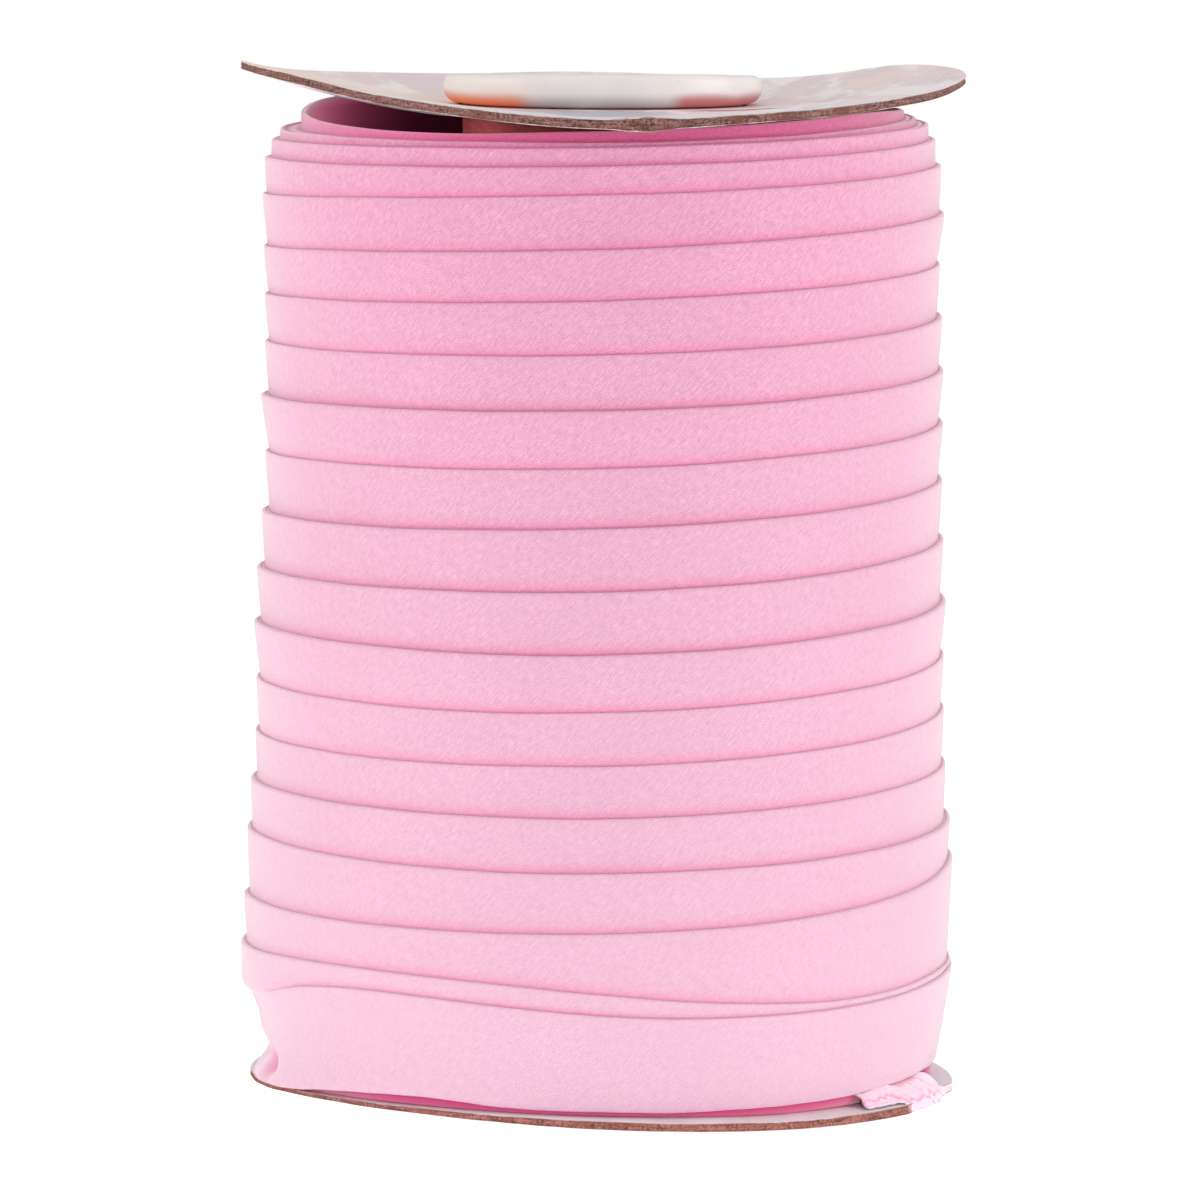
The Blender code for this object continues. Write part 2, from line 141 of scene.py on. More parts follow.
# Share of the lip's thickness from its inner side, depth below the edge, and shade.
LIP_PROFILE = ((0.02, 0.03 * MM, 0.05), (0.25, 0.01 * MM, 0.0), (0.55, 0.0, 0.0), (0.86, 0.1 * MM, 0.0),
               (1.0, LIP_DROP, 0.0))
GROOVE_LEAST = 0.16 * MM
GROOVE_DEPTH = 0.05 * MM
GROOVE_SLOPE = 0.04
GROOVE_SHADES = (0.15, 0.12)
MOUTH_RISE = 0.1 * MM
FACE_SHARES = (0.05, 0.16, 0.34, 0.55, 0.74, 0.86, 0.94, 1.0)
FACE_LEAN_POWER = 1.25
TURN_ROWS = len(GROOVE_SHADES) + len(LIP_PROFILE) + len(FACE_SHARES)
EDGE_WANDER = 0.1 * MM
# The tape's first edge rises out of the turn below it at the back.
RISE_TURN = 26.0
RISE_DEPTH = 5.0 * MM
# The last edge lies flat from here on.
FADE_START = LAST_TURN * 360.0 + 234.0
FADE_END = LAST_TURN * 360.0 + 254.0

# The hollow under the upper flange, with the edges of the inner turns and one that stands up.
HOLLOW_HEIGHT = 180.5 * MM
HOLLOW_RISE = 2.0 * MM
RIDGE_COUNT = 8
RIDGE_INNER_RADIUS = 29.0 * MM
RIDGE_OUTER_RADIUS = 55.0 * MM
RIDGE_SHADES = (1.8, 1.6)
BETWEEN_RIDGES_SHADE = 1.9
HOLLOW_FLOOR_SHADE = 1.95
# The lump on the outermost ridge rises, and its painted shade is lessened there as painted light.
LUMP_TURNED = 301.0
LUMP_HALF_ANGLE = 9.0
LUMP_RISE = 3.0 * MM
LUMP_LESS_SHADE = 1.35
LIT_WALL_TURNED = 284.0
LIT_WALL_HALF_ANGLE = 18.0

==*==

Write the listing out again, exactly as shown above.

REPLY TO THE TASK:
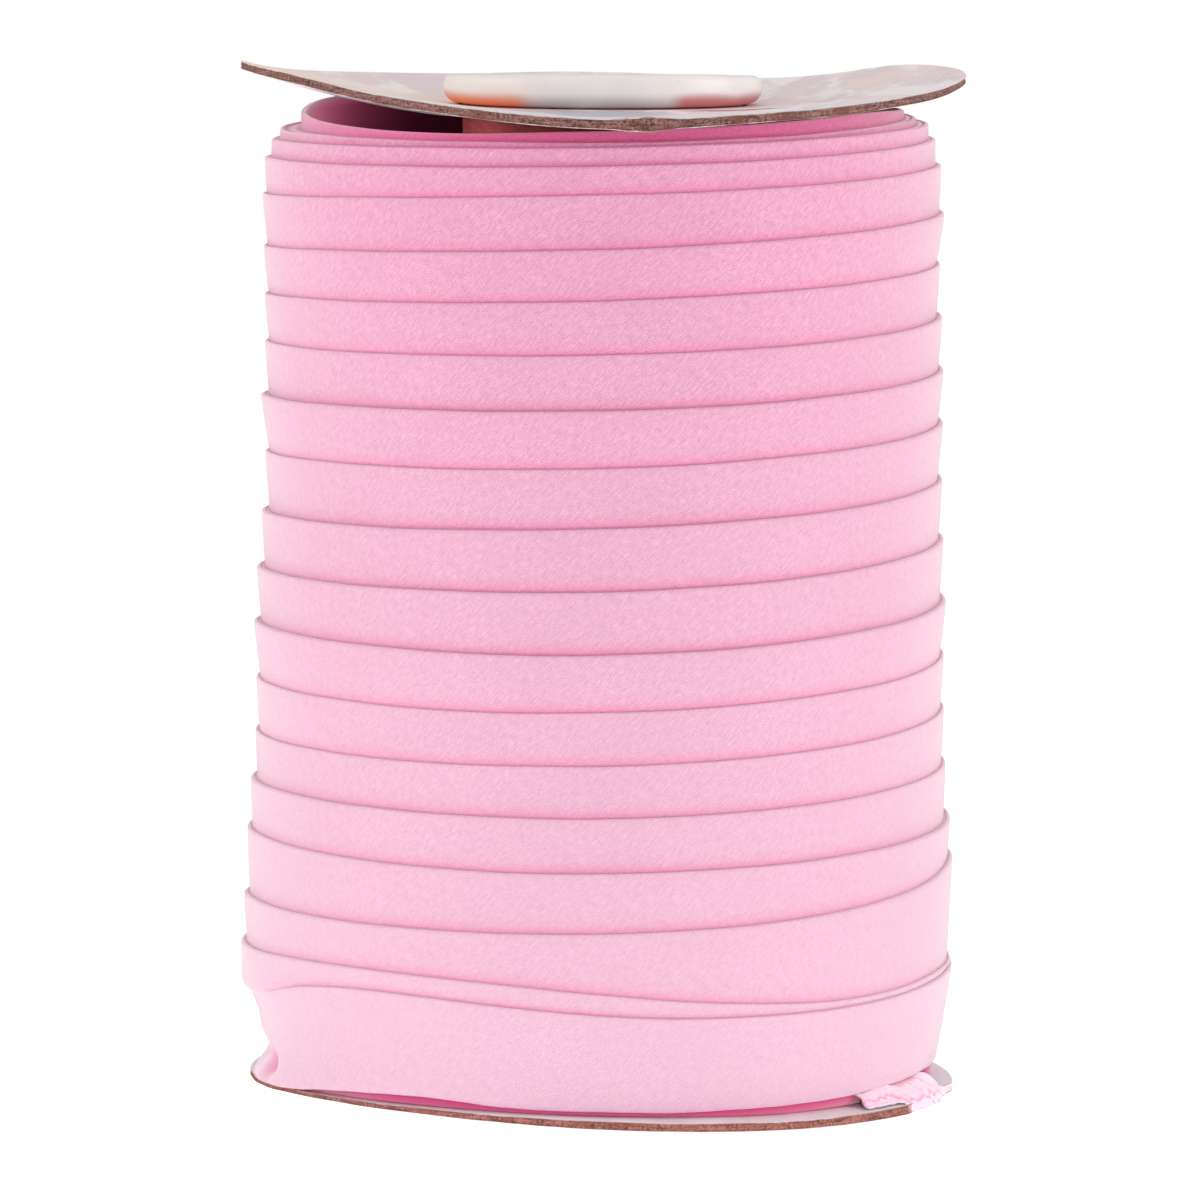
The Blender code for this object continues. Write part 2, from line 141 of scene.py on. More parts follow.
# Share of the lip's thickness from its inner side, depth below the edge, and shade.
LIP_PROFILE = ((0.02, 0.03 * MM, 0.05), (0.25, 0.01 * MM, 0.0), (0.55, 0.0, 0.0), (0.86, 0.1 * MM, 0.0),
               (1.0, LIP_DROP, 0.0))
GROOVE_LEAST = 0.16 * MM
GROOVE_DEPTH = 0.05 * MM
GROOVE_SLOPE = 0.04
GROOVE_SHADES = (0.15, 0.12)
MOUTH_RISE = 0.1 * MM
FACE_SHARES = (0.05, 0.16, 0.34, 0.55, 0.74, 0.86, 0.94, 1.0)
FACE_LEAN_POWER = 1.25
TURN_ROWS = len(GROOVE_SHADES) + len(LIP_PROFILE) + len(FACE_SHARES)
EDGE_WANDER = 0.1 * MM
# The tape's first edge rises out of the turn below it at the back.
RISE_TURN = 26.0
RISE_DEPTH = 5.0 * MM
# The last edge lies flat from here on.
FADE_START = LAST_TURN * 360.0 + 234.0
FADE_END = LAST_TURN * 360.0 + 254.0

# The hollow under the upper flange, with the edges of the inner turns and one that stands up.
HOLLOW_HEIGHT = 180.5 * MM
HOLLOW_RISE = 2.0 * MM
RIDGE_COUNT = 8
RIDGE_INNER_RADIUS = 29.0 * MM
RIDGE_OUTER_RADIUS = 55.0 * MM
RIDGE_SHADES = (1.8, 1.6)
BETWEEN_RIDGES_SHADE = 1.9
HOLLOW_FLOOR_SHADE = 1.95
# The lump on the outermost ridge rises, and its painted shade is lessened there as painted light.
LUMP_TURNED = 301.0
LUMP_HALF_ANGLE = 9.0
LUMP_RISE = 3.0 * MM
LUMP_LESS_SHADE = 1.35
LIT_WALL_TURNED = 284.0
LIT_WALL_HALF_ANGLE = 18.0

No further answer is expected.